More About Icy Creek Spring
In approximately 2000 I discovered an area along the Green River Gorge called Icy Creek. It is an underground spring that emerges from a sidehill as the terrain slopes gently downward before cliffs and steep slopes plunge into the Green River Gorge.
The southern rim of the Green River Gorge has unique hydro-geology. Glacial rocky soil sits a top bedrock of sandstone. Water quickly filters through the gravelly soil into bedrock spring channels. These channels, or underground streams, then flow downward towards the twelve mile Green River Gorge. There are approximately seven large springs that flow into the Green River Gorge along the southern rim. One is those springs is located at the Green River Gorge Resort. Locals and Cascadia Spring water company fill up at a roadside stop where the spring water flows before crossing under the road and making its way down to a waterfall along the gorge. Further downstream there are three springs that Black Diamond gets their municipal water supply from. Then there are the private Shangri-la springs next door to the Black Diamond springs. Then Icy Creek spring. These springs supply cold clear water to cool the temperature of the river as it flows through the gorge. There continued existence is critical to preserve colder temperatures in the river.
Icy Creek spring may emerge in two places up stream of where it comes out of the ground as well. Upstream to the southwest is a large open water pond that can be seen from the roadway on the north side. On the other side of the the Enumclaw / Franklin road was a large forested bog that was clearcut in 2015.
The main spring appears out of the ground in a subtle way. A sunken side hill lined with trees at the top serves as the opening where the spring flows out of the ground between rocks and through ferns. The spring then widens and narrows again as it goes through an old culvert on an abandoned road. Below the road is a widened area before the water reaches a small dam that used to hold water back for trout ponds. Not too long ago the Washington Department of Fish and Wildlife even tried to use the ponds to raise Bass at one point. However the steepness of the spring beat up the Bass as they plummeted down waterfalls and steep rocky channels. They would emerge at the bottom of the gorge missing fins and scales. Or so the story goes.
In the wide area wildlife trails spill down the adjacent hillsides where they have made a habit of coming down to drink. Watercress turns the slower moving water into a bright green garden. The water then tumbles over the channels of the dam to a rocky free flowing channel below.
The dam is now covered with bright green moss, bright orange lichens and licorice ferns. There is even a cedar or two growing from between the grates along the top. Past floods have cut channels around it’s concrete base, but it still stands as a reminder of another time. Beyond that icy creek enters the rocky course and immediately plunges down a series of waterfalls through deep forest.
Icy Creek spring emerges at the bottom of the gorge through a tumbling field of rocks that curve sharply around a dark wall of coal laced with undulating maidenhair ferns. Dripping devil’s club sprouts at the base of the cliff like guard dogs constantly on alert.
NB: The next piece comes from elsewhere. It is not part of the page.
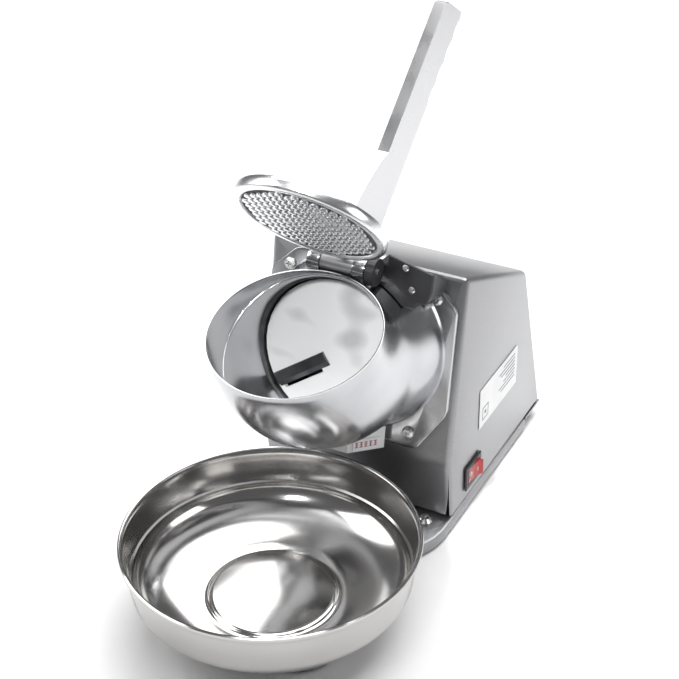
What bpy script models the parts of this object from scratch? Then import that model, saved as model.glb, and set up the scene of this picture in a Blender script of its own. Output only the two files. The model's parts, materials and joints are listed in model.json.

All along a curved dark wall are more springs forming a row of waterfalls that seem to disappear into the undergrowth of salmon berry and salal.
Colored stones beneath the moving water lie at the base of the cliff as the water turns yet again and spills over a small diversion dam. Most of the water goes downstream to the river but some is siphoned off to provide water for a salmon pen that lies between the steep slopes of the gorge and the river.
In the winter and early summer icy cold water fills the narrow channel. In late summer after the mountains snow has melted the current lessens and green moss grows atop exposed stones. At this time of year it is easy to boulder hop from one side of the creek to the other.
In autumn the shallow spring becomes the final resting place for both native and hatchery salmon. They stage in the confluence of spring and river in the deeper water of the river. They wait for the rains. When it is time they make their last ditch effort to swim and flail their bodies through the shallow water as far as they can reach. Then spawn before dying.
Salmon spawn where Icy Creek spring enters the Green River Gorge. Their eggs, exposed, are food for water ouzels who flit from rock to rock collecting the bright pink irridescant eggs. River otters and bear feast on their flesh. Animals, carrying their feast, spread their remains across the forest, putting nutrients back into the soil. Salmon give life to many critters. The cold cool water of Icy Creek spring gives life to the salmon.
In the gorge, forest crowds between cliff and water. Upstream and down the forest is alive with bob cat, raccoons, deer, coyotes, and bear. In the river, springs, and in the narrow airspace Mergansers, Osprey, Eagles, and King Fishers call the gorge home. Here there is a different rhythm in daylight and night that exists. This wild paradise is so close to over 2 million people and yet here, you would never know it.
These springs, like Icy Creek, are the arteries that connect the mountains of the Cascade Foothills to the Puget Sound lowlands. Arteries that bring mountain snow downstream in the form of moving water and brings salmon back home from their travels in the ocean. The river connects everything together, but only here in the Green River Gorge does the river reveal a wild remnant of it’s former self. A snap shot of a wild untamed river that can teach us about what we have lost and what is still left to protect!